Re: xs outputs faster than perl can keep up
by almut (Canon) on Feb 05, 2007 at 22:54 UTC

    As diotalevi said, I suspect this is another variant of "suffering from buffering", i.e. the XS code is using a different output buffer than the Perl code.

    I think some change will have to be made to the XS code: for example, (a) make it output the newlines itself (directly where it outputs the numbers), (b) make it use the same buffer that Perl's print or syswrite is using, (c) make sure the ouput from within XS is flushed every time after writing a number (this might still be tricky, though), or (d) change the API of Rmpfr_out_str() to return the number, so you can ouput everything synchronously from the Perl side... (I haven't looked at Math::MPFR - maybe there already is such a function...).

    (a) or (d) is probably easiest, with (a) being fastest...

      I think some change will have to be made to the XS code: for example, (a) make it output the newlines itself (directly where it outputs the numbers)

      That does fix the problem - ie in MPFR.xs replace
      SV * Rmpfr_out_str(SV * p, SV * base, SV * dig, SV * round) { if(SvIV(base) < 2 || SvIV(base) > 36) croak("2nd argument supplie +d to Rmpfr_out_str is out of allowable range (must be between 2 and 3 +6 inclusive)"); return newSVuv(mpfr_out_str(NULL, SvUV(base), SvUV(dig), *(INT2PT +R(mpfr_t *, SvIV(SvRV(p)))), SvUV(round))); }
      with
      SV * Rmpfr_out_str(SV * p, SV * base, SV * dig, SV * round) { unsigned long ret; if(SvIV(base) < 2 || SvIV(base) > 36) croak("2nd argument supplie +d to Rmpfr_out_str is out of allowable range (must be between 2 and 3 +6 inclusive)"); ret = mpfr_out_str(NULL, SvUV(base), SvUV(dig), *(INT2PTR(mpfr_t +*, SvIV(SvRV(p)))), SvUV(round)); printf("\n"); return newSVuv(ret); }
      On reflection, it probably doesn't make a lot of sense to be wrapping mpfr_out_str. I'll probably just leave Rmpfr_out_str as it is, and document the fact that calling it in a loop can lead to garbled output (and point out that it's safer to use Rmpfr_get_str).

      I mentioned elsewhere in this thread that Rmpfr_get_str currently can sometimes output one less digit than it ought (due to programmer error).
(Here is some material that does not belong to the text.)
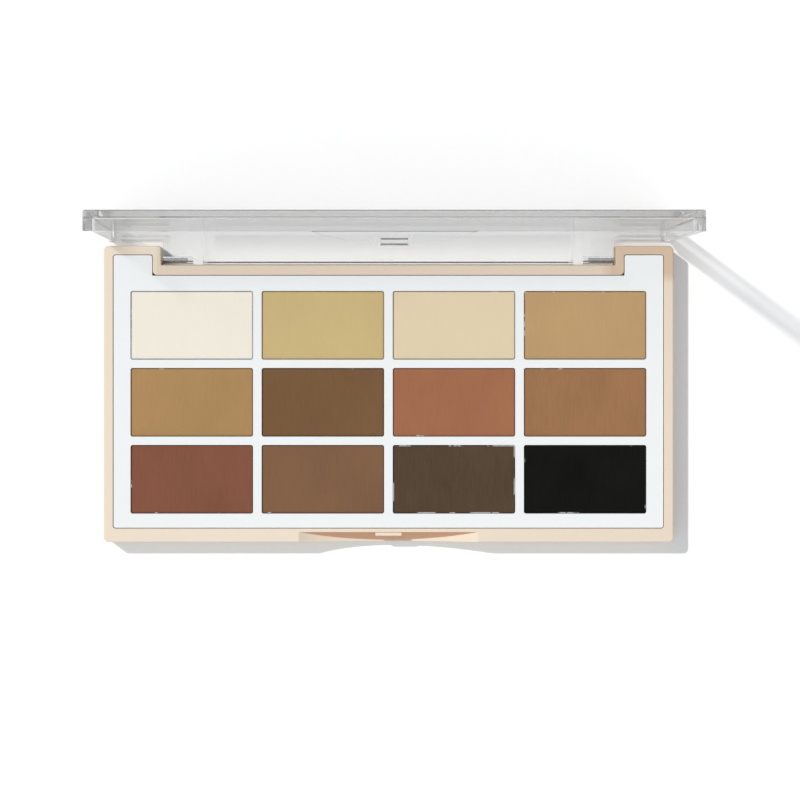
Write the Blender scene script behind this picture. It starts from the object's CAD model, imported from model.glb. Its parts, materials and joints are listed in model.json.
import json
import math

import bmesh
import bpy
from mathutils import Matrix, Vector, noise


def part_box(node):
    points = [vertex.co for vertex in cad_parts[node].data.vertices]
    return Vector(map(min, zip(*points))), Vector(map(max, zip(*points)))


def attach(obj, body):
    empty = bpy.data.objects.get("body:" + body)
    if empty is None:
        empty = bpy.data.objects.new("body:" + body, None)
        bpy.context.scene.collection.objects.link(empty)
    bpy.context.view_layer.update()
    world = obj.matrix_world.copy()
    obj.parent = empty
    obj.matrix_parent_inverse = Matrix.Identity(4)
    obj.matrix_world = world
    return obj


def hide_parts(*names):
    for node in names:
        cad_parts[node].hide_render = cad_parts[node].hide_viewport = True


# An open eyeshadow palette: beige base, white tray, twelve metal pans of pressed powder and a clear
# lid standing on its hinge pins. Shapes are worked out in millimetres and turned into metres as each
# piece becomes an object.

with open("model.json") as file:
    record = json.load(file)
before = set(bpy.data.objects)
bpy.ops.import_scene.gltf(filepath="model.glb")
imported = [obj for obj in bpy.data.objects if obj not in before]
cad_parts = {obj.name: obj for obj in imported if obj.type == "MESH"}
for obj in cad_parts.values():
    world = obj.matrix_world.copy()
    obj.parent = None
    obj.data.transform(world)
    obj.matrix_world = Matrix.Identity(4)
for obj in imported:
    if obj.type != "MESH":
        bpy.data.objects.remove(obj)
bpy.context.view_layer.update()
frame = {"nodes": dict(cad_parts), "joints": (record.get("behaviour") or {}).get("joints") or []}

METRE = 1000.0

# A gap too small to see, and the distances within which points are one point or a face is a sliver
TINY = 0.002
MERGE = TINY / 4
SLIVER = 3 * TINY


def measured(node):
    """A CAD node's lowest and highest corners, in millimetres."""
    low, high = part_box(node)
    return low * METRE, high * METRE


# ---------------------------------------------------------------- shaping tools


def bevel(bm, edges, radius, segments, clamp=False):
    """Rounds edges to a radius."""
    bmesh.ops.bevel(
        bm, geom=edges, offset=radius, segments=segments, profile=0.5, affect="EDGES", material=-1,
        clamp_overlap=clamp,
    )


def block(corners, bottom, top, segments=5):
    """A straight-sided solid over an outline of (x, y, radius) corners."""
    bm = bmesh.new()
    floor = bm.faces.new([bm.verts.new((x, y, bottom)) for x, y, radius in corners])
    raised = bmesh.ops.extrude_face_region(bm, geom=[floor])["geom"]
    lifted = [part for part in raised if isinstance(part, bmesh.types.BMVert)]
    bmesh.ops.translate(bm, verts=lifted, vec=(0, 0, top - bottom))
    bmesh.ops.recalc_face_normals(bm, faces=bm.faces)
    for rounding in sorted({radius for x, y, radius in corners if radius > 0}):
        posts = []
        for x, y, radius in corners:
            if radius == rounding:
                posts += [e for e in bm.edges if stands_at(e, x, y)]
        bevel(bm, posts, rounding, segments)
    return bm


def stands_at(edge, x, y):
    """True for the upright edge at (x, y)."""
    return all(math.hypot(v.co.x - x, v.co.y - y) < TINY for v in edge.verts)


def rectangle(x0, x1, y0, y1, radius):
    return [(x0, y0, radius), (x1, y0, radius), (x1, y1, radius), (x0, y1, radius)]


def box(x0, x1, y0, y1, z0, z1):
    return block(rectangle(x0, x1, y0, y1, 0), z0, z1)


def rod(radius, x0, x1, segments):
    """A round bar along the hinge's axis."""
    bm = bmesh.new()
    place = Matrix.Translation(((x0 + x1) / 2, HINGE.y, HINGE.z)) @ Matrix.Rotation(math.pi / 2, 4, "Y")
    bmesh.ops.create_cone(
        bm, cap_ends=True, segments=segments, radius1=radius, radius2=radius, depth=x1 - x0, matrix=place
    )
    return bm


def arc_slab(chord, depth, level, y0, y1, segments=40):
    """A slab facing along Y whose lower edge is a shallow arc, chord wide at level and depth deep."""
    radius = (chord**2 / 4 + depth**2) / (2 * depth)
    bm = bmesh.new()
    half_angle = math.asin(chord / 2 / radius)
    centre = Vector((0, y0, level - depth + radius))
    start = bm.verts.new(centre + Vector((-math.sin(half_angle), 0, -math.cos(half_angle))) * radius)
    bmesh.ops.spin(
        bm, geom=[start], cent=centre, axis=(0, 1, 0), angle=-2 * half_angle, steps=segments,
        use_duplicate=False,
    )
    bmesh.ops.contextual_create(bm, geom=bm.verts[:] + bm.edges[:])
    far = bmesh.ops.extrude_face_region(bm, geom=bm.faces[:])["geom"]
    moved = [part for part in far if isinstance(part, bmesh.types.BMVert)]
    bmesh.ops.translate(bm, verts=moved, vec=(0, y1 - y0, 0))
    bmesh.ops.recalc_face_normals(bm, faces=bm.faces)
    return bm


def level_edges(bm, z):
    return [e for e in bm.edges if all(abs(v.co.z - z) < TINY for v in e.verts)]


def round_edges(bm, edges, radius, segments=3):
    bevel(bm, edges, radius, segments, clamp=True)


def hidden_object(bm):
    mesh = bpy.data.meshes.new("shape")
    bm.to_mesh(mesh)
    bm.free()
    thing = bpy.data.objects.new("shape", mesh)
    bpy.context.scene.collection.objects.link(thing)
    return thing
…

The fix for that is to replace, in MPFR.xs (in the Rmpfr_deref2 function)
      mpfr_get_str(out, expptr, b, n_dig, *(INT2PTR(mpfr_t *, SvIV(SvRV(p))) +), SvUV(round));
      with
      mpfr_get_str(out, expptr, b, SvUV(n_digits), *(INT2PTR(mpfr_t *, SvIV( +SvRV(p)))), SvUV(round));
      That fix will find its way into the next version of Math::MPFR.

      Cheers,
      Rob
Re: xs outputs faster than perl can keep up
by syphilis (Archbishop) on Feb 05, 2007 at 23:59 UTC
    Rmpfr_out_str($barray[$i],10,0,GMP_RNDD);

    Does Rmpfr_get_str() work any better ? Or perhaps you can simply print $barray[$i], "\n"; ('print' uses 'Rmpfr_get_str'). The overloaded functions use defaults, so you would want to first set the default rounding mode to GMP_RNDD if you use print().

    I'll try to fix this over the next couple of days - I haven't yet managed to reproduce the problem on Win32 (and haven't yet tried on linux).

    Thanks for the report.

    Cheers,
    Rob
    Update: Included some code tags, missed earlier
      Doh !! Yes,
      print $barray[$i] ;
      does it properly. I don't know why I didn't try that, I guess I was thinking that it was an object, or I fell into the trap of trying to keep c syntax. Thanks.

      I'm not really a human, but I play one on earth. Cogito ergo sum a bum
        However, I subsequently discovered that with the sample code you provided, 'Rmpfr_get_str' (and hence also 'print') output one less decimal place than 'Rmpfr_out_str'. Looks like there's a little bug there that needs fixing.

        Cheers,
        Rob
Re: xs outputs faster than perl can keep up
by diotalevi (Canon) on Feb 05, 2007 at 22:41 UTC

    It sounds like one side is using a buffer and the other isn't. The perl-side syswrite is bypassing perl's normal buffer. Perhaps your XS isn't?